10% of Steve Solomon's compost pile is soil from his garden so it seems he may be innoculating his compost, just a little more conventionally. You're doing a lot more. I feel there's great value in nurturing the natural processes that were here before we were.

Jennifer Wadsworth wrote:Humans and other animals excrete phosphorus in urine and manure. So another way to add phosphorus back into the soil is to use these elements within the system...certainly permaculture is all about creating a no-waste system where everything gets cycled through and used in some way.


Just so. The process is ready to go when the inputs arrive on the scene.
10 years ago

Joel Cederberg wrote:http://water.library.arizona.edu/body.1_div.17.html ---> so if i understood this properly, in the state of arizona you are not allowed to be dependent upon percolating waters for reclamation because of how the state defines prior appropriation. therefore, in arizona one must buy the rights to water in order to reclaim land.
from what i understand you must purchase the right to use any water found in a channel with a definable bed and banks.
how does buying water rights work? it doesnt have to be a full on year round stream does it? could i buy the water rights for an erosion gully? would i need to?



Just on a quick reading, the document you have quoted might be an illuminating piece in the whole puzzle you are trying to solve, but it is not enough on its own to reach any conclusions.

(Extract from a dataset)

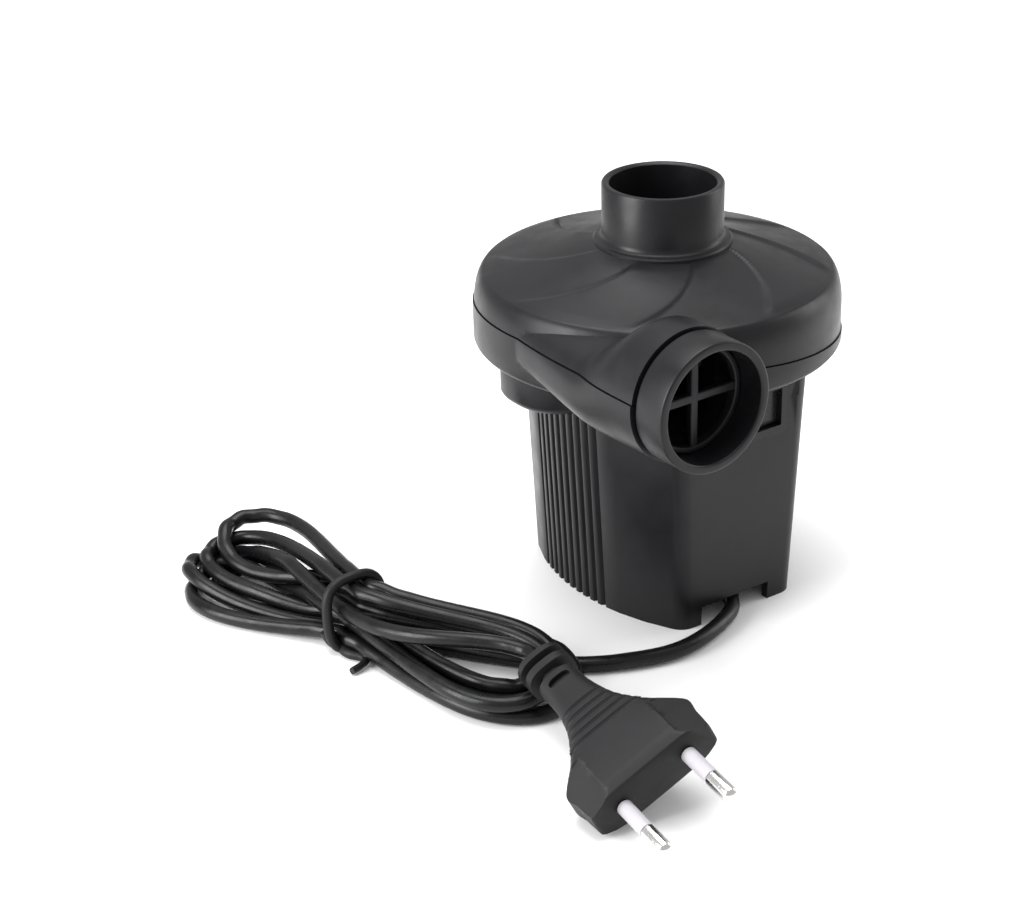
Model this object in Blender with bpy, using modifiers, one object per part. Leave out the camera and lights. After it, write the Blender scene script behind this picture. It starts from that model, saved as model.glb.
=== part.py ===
"""Two-way mains air pump for air beds: a round volute with an upright inlet neck and a side outlet
ring, on a fluted motor casing, with its cord folded into a tied hank and a flat two-pin plug.

Blender 4.5.  Metres, +Z up.  The outlet points along -Y.  The origin is at the middle of the foot
of the pump's box, without the cord.  Every piece hangs on the empty "pump", which stands on the
motor axis, so all sizes below are measured from that axis and from the floor.
"""
import math

import bmesh
import bpy
from mathutils import Matrix, Vector

MM = 0.001

# ---- clearances -------------------------------------------------------------------------------
GAP = 0.3 * MM            # between pieces that touch
RUN = 0.1 * MM            # radial running fit of the shaft
SLIDE = 0.4 * MM          # between pieces that slide in one another

# ---- volute (impeller chamber) ------------------------------------------------------------------
WALL = 2.2 * MM
VOLUTE_R = 48.5 * MM      # outer radius of the round chamber
VOLUTE_X = -1.1 * MM      # centre of the chamber from the motor axis
VOLUTE_Y = 0.8 * MM
VOLUTE_Z = 69.7 * MM      # underside
SHOULDER_Z = 89.8 * MM    # edge between the side wall and the top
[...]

It appears to be a committee recommendation concerning a bill to amend the Desert Land Act--a proposed federal statute that may or may not have been enacted into law. The purpose of the proposed amendment was to allow individuals who had already made claims under the act in Arizona to be treated the same as those who had made claims in other states/territories despite a unique feature in Arizona Law. Several cases are discussed as they relate to the reasons why the amendment was proposed. It tells you something about the state of the law in 1955, but without knowing the outcome of the bill or whether Arizona Law has changed in the interim, or whether the Desert Land Act was otherwise amended, and numerous other things I haven't thought of, you can't tell what the requirements for a current claim are. As I say it did appear to me that even if enacted it would have only applied to claims already made.

Water rights are creatures of state law, but there are broad doctrines applicable (with some variance among states) in the Western US. One doctrine would be use it or lose it. Under such a doctrine an owner of water rights could lose that right by failing to make use of the water. A corollary concept would be that water rights only exist where there is useable water. It is my observation that in this neck of the woods someone owns the rights to the water in any stream that carries water through enough of the spring--it all comes from melting snow in the mountains--that it is useful for either watering cattle or irrigating hay or alfalfa. The creek I live on carries snow melt for a couple of months most years. The landowner a mile up the valley uses it all. The creek is an arroyo--deep narrow dirt sided canyon--by the time it gets here and then it passes onto a section of BLM land. The only part of that parcel that is not too steep to rule out irrigation is at least 60 or 80 feet above the arroyo. If one was to buy those rights it would cost a lot to build an infrastructure to use the water and it is possible that very little of it would make the 1+ mile journey to your claim. None made it to my neighbor last year and it won't again this year unless we get a lot more snow soon.

Joel Cederberg wrote:when you say " You need to have a copy of the rules that have evolved in the implementation of the law." are you referring to the amendments to the desert land act?



Statutes that require administration by an agency typically give the agency authority to write rules and regulations concerning the nuts and bolts of administration. They are codified in the Code of Federal Regulations which is as available as the statutes themselves. Happy researching.